The company has been forced to put protective plastic film over its windows because glass etching is the current craze amongst vandals.

"Scratching the glass has become an epidemic".

He said operators in Perth are now putting metal mesh over bus windows in a bid to prevent vandalism.

"They also slash seats and they get these large-headed Textas and draw all over the roof and walls and seats and floor," Dyson says.

Dyson said his company has had to paint the floors down the back of its buses a dark color because solvents can’t get the marker pen drawings out. 

"And we’re forever painting. A lot of the interior has plastic fittings and the Texta soaks into the plastic and we can’t get it out so what we do now is just get in there with a little air brush gun and paint the roof and air-conditioning ducts and walls with vinyl paint, plastic paint," he says.

Drivers have tried to intervene, but they have been threatened with physical violence.

Dyson sometimes feels it would be easier just to give in and let the buses go to rack and ruin.

"But we’re not like that and I don’t think a lot of bus companies are. But it bloody costs you."

Dyson said the protective plastic film applied to the windows to prevent etching serves another, perhaps more valuable, service.

"The other major part of the vandalism issue is we are now getting rocks thrown through windows from outside. That is prevalent and a major worry because of the danger."

The film on the windows helps to prevent the glass from shattering, keeping it relatively intact.

"Someone, and I hate to say it, is very likely to get killed," Dyson said.


Having a history in local manufacture and McConnell, Barrese has kept an eye on maximising local content with his new seat importing operation.

"The Ster seat comes to us in its rawest form. You get the frame, the squab and the seat," he says.

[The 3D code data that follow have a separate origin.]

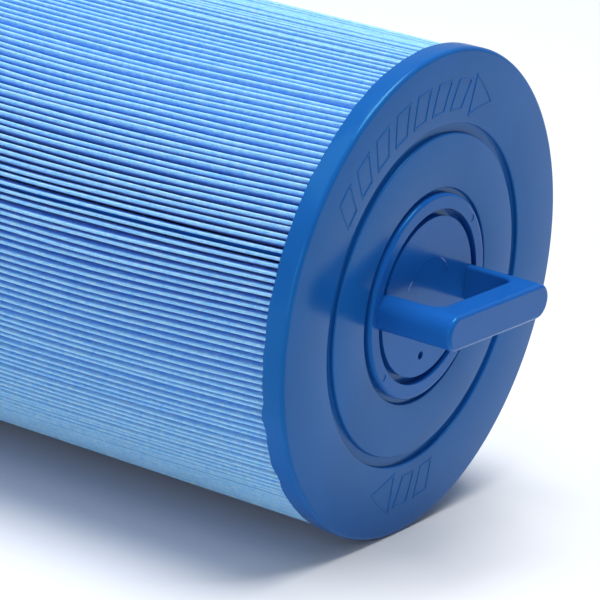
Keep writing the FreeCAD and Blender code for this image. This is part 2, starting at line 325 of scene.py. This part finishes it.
def smooth_noise(count, knots, size):
    """count random smooth curves of the given size, each through a few random knots."""
    values = rng.normal(0, size, (count, knots))
    at = np.linspace(0, knots - 1, RINGS)
    low = np.clip(at.astype(int), 0, knots - 2)
    share = at - low
    share = share * share * (3 - 2 * share)
    return values[:, low] * (1 - share) + values[:, low + 1] * share


def shared_lean():
    """How far all folds lean aside together, at each ring: none at the caps, most between."""
    return LEAN * np.sin(math.pi * np.linspace(0, 1, RINGS))


def fold_offsets():
    """How far each fold's tip stands aside, in metres, at each ring along the axis."""
    aside = smooth_noise(PLEATS, knots=7, size=WANDER)
    bunching = smooth_noise(PLEATS, knots=4, size=BUNCHING)
    neighbours = np.arange(-BUNCH_REACH, BUNCH_REACH + 1)
    kernel = np.exp(-0.5 * (neighbours / BUNCH_FOLDS) ** 2)
    kernel /= kernel.sum()
    around = np.concatenate([bunching[-BUNCH_REACH:], bunching, bunching[:BUNCH_REACH]])
    bunching = np.array([np.convolve(column, kernel, "valid") for column in around.T]).T
    fixed = rng.normal(0, WANDER, (PLEATS, 1))
    offsets = aside + bunching + fixed
    seam = (offsets[0] + offsets[-1]) / 2
    offsets[0] = seam - SEAM_PULL
    offsets[-1] = seam + SEAM_PULL
    return offsets + shared_lean()


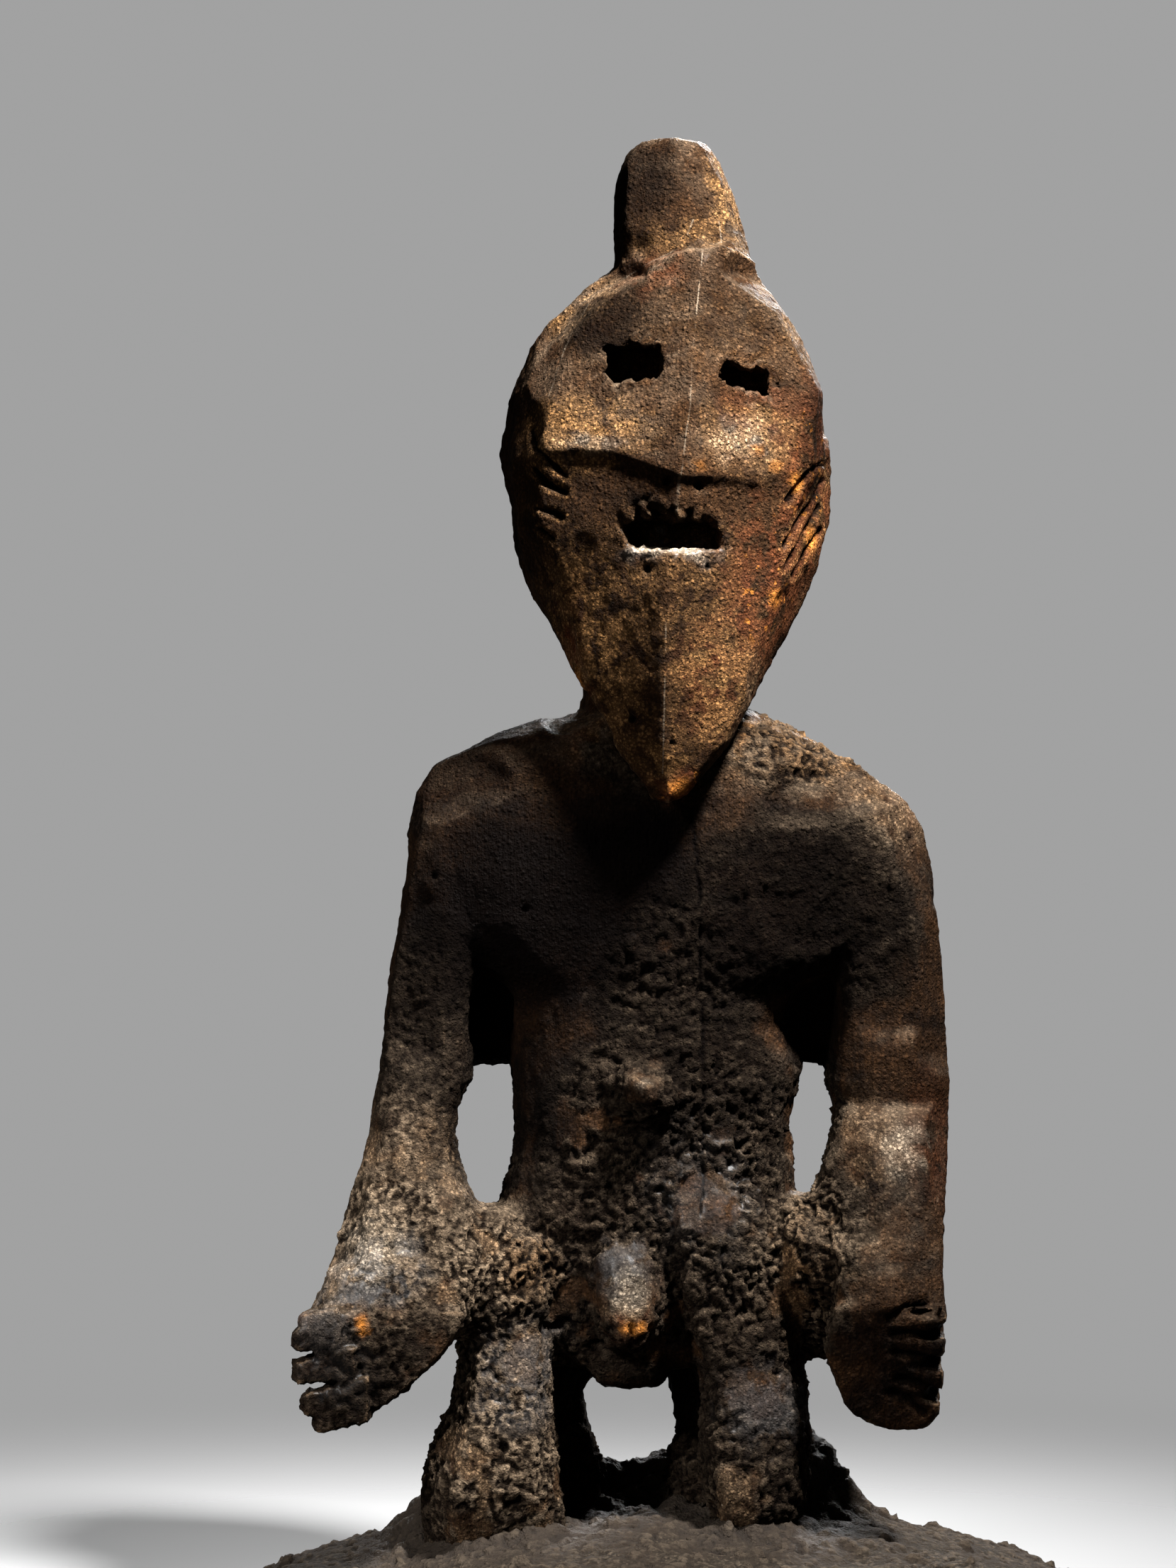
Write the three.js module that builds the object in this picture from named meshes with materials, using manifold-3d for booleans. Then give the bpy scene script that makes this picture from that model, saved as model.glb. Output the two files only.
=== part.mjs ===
// Altar figure: a standing wooden figure with a kite-shaped face and a blunt crest, its arms bent
// forward, its short flexed legs sunk in a low mound of hardened earth.
// Millimetres, +Z up. The face looks along -Y, the underside of the mound lies at Z = 0.
import * as THREE from "three";
import { ConvexGeometry } from "three/addons/geometries/ConvexGeometry.js";
import { mergeVertices } from "three/addons/utils/BufferGeometryUtils.js";
import Module from "manifold-3d";

const wasm = await Module();
wasm.setup();

// Driving dimensions
const MOUND_RADIUS = 203; // rim of the mound
const MOUND_RIM = 9; // height of its vertical edge
const SOLE = 12; // how far above the underside the legs end
const FIT = 0.3; // air between the legs and the earth around them
const EYE_DEPTH = 13;
const MOUTH_DEPTH = 20;
const SCAR_WIDTH = 3.4;

// Shapes and solids

// Corners of a unit oval: power 2 is an ellipse, higher powers are squarer.
function oval(sides, power) {
  const corners = [];
  for (let i = 0; i < sides; i += 1) {
    const angle = (2 * Math.PI * (i + 0.5)) / sides - Math.PI / 2;
    const c = Math.cos(angle);
    const s = Math.sin(angle);
    const x = Math.sign(c) * Math.abs(c) ** (2 / power);
    const y = Math.sign(s) * Math.abs(s) ** (2 / power);
    corners.push([x, y]);
  }
  return corners;
}

// One horizontal section: a unit outline stretched between its four sides. Where the outline is
// given as a number, the section is an oval of that many corners with the row's own power.
function section(outline, [z, left, right, front, back, power]) {
  const corners = Array.isArray(outline) ? outline : oval(outline, power ?? 2.4);
  return corners.map(([u, v]) => new THREE.Vector3(
    (left + right) / 2 + (u * (right - left)) / 2,
    (front + back) / 2 + (v * (back - front)) / 2,
    z,
  ));
}

// A closed skin over sections that run upward, each with the same number of corners.
function skin(sections) {
  const count = sections[0].length;
  const points = sections.flat();
  const faces = [];
  for (let row = 0; row + 1 < sections.length; row += 1) {
    for (let i = 0; i < count; i += 1) {
      const a = row * count + i;
      const b = row * count + ((i + 1) % count);
      faces.push(a, b, b + count, a, b + count, a + count);
    }
  }
  const middle = (ring) => ring
    .reduce((sum, point) => sum.add(point), new THREE.Vector3())
    .divideScalar(ring.length);
  const low = points.push(middle(sections[0])) - 1;
  const high = points.push(middle(sections.at(-1))) - 1;
  const top = (sections.length - 1) * count;
  for (let i = 0; i < count; i += 1) {
    const next = (i + 1) % count;
    faces.push(low, next, i, high, top + i, top + next);
  }
  const geometry = new THREE.BufferGeometry().setFromPoints(points);
  geometry.setIndex(faces);
  return geometry;
}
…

"We then get the pedestal made by a local manufacturer and the Ster frame and the pedestal are then powder coated locally. The upholstery is supplied by an Australian supplier, the foam by an Australian supplier, and then it’s all assembled here at the workshop."

"From a local content point of view, there is 65 percent Australian componentry in our seats.

"We have done that for a reason. We are importing the best part from Ster and quality-adding with Australian product."

Just how much Australian componentry is added depends on the bus operator.

As part of its efforts to reduce vandalism costs, Dyson has specified its seats with no foam, so that vandals won’t get a kick out of seeing foam expand through a slashed seat cover.

It might be a little harder than a regular seat – although the Ster seats are ergonomically shaped – but this should not be a big deal on a route bus where people are generally on and off in a relatively short period.

Barrese remains confident about the prospects for the Ster range of seats in Australia.

"The level of interest in the seats is exceptionally high. Closing the deal is a different story, but the interest is strong," he said.

"I think a lot of operators are just holding back waiting to see how it all pans out.

"You can see it’s a good seat and offers people a huge number of options.

"We just have to be patient and strategic instead of going hell for leather."